Pakistani rupee hits all-time low, falls below 46 vs UAE dirham

The decline in remittances is also putting pressure on the Asian currency

A currency dealer counts Pakistani rupees and U.S. dollars at his shop in Karachi October 8, 2008.

A currency dealer counts Pakistani rupees and U.S. dollars at his shop in Karachi October 8, 2008.

REUTERS/Athar Hussain

The Pakistani rupee sank to an all-time low on Tuesday morning, crossing 46 against the UAE dirham.

Bloomberg data showed that the rupee hit 168.91 against the US dollar (46.02 versus dirham) despite receiving $1.75 billion in fresh loans from foreign financial institutions last week as well as $1.3 billion loan from the Chinese government on Tuesday. This brings the total official inflows to around $3 billion since June 23, 2020.

But the South Asian currency recovered later in the morning and was trading at 167.77 against dollar (45.71 versus dirham).

The rupee fell on Monday too after an attack on the Pakistan Stock Exchange. It was just shy off its all-time low.

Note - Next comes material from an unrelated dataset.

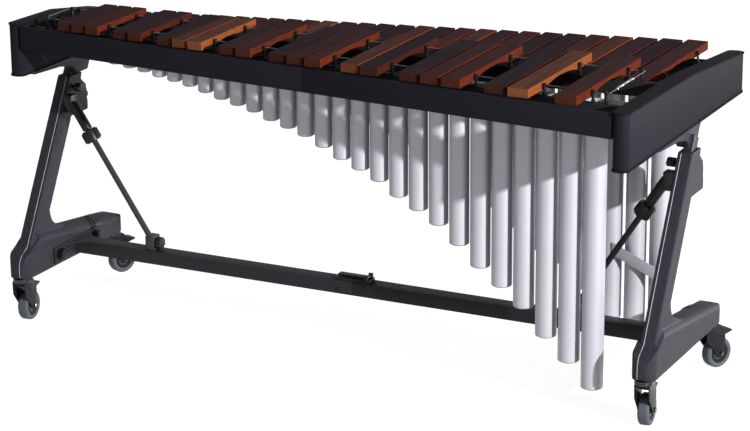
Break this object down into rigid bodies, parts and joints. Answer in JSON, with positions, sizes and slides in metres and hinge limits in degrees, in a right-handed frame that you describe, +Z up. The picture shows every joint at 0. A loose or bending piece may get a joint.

The rupee's previous all-time low of 45.82 was hit on March 29, 2020.

Analysts said the low supply of dollars in the local market and high payment of loans by the government is keeping the rupee under pressure against the greenback. Moreover, dollar demand is also growing as companies are trying to close their financial books at the closure of financial year. They expect the rupee to regain some ground in early July once the fiscal year ends on June 30.

Samiullah Tariq, head of Research & Development at Pakistan Kuwait Investment Company, on Monday said the rupee can reach 46.32 against dirham (170 versus dollar) by December 2020.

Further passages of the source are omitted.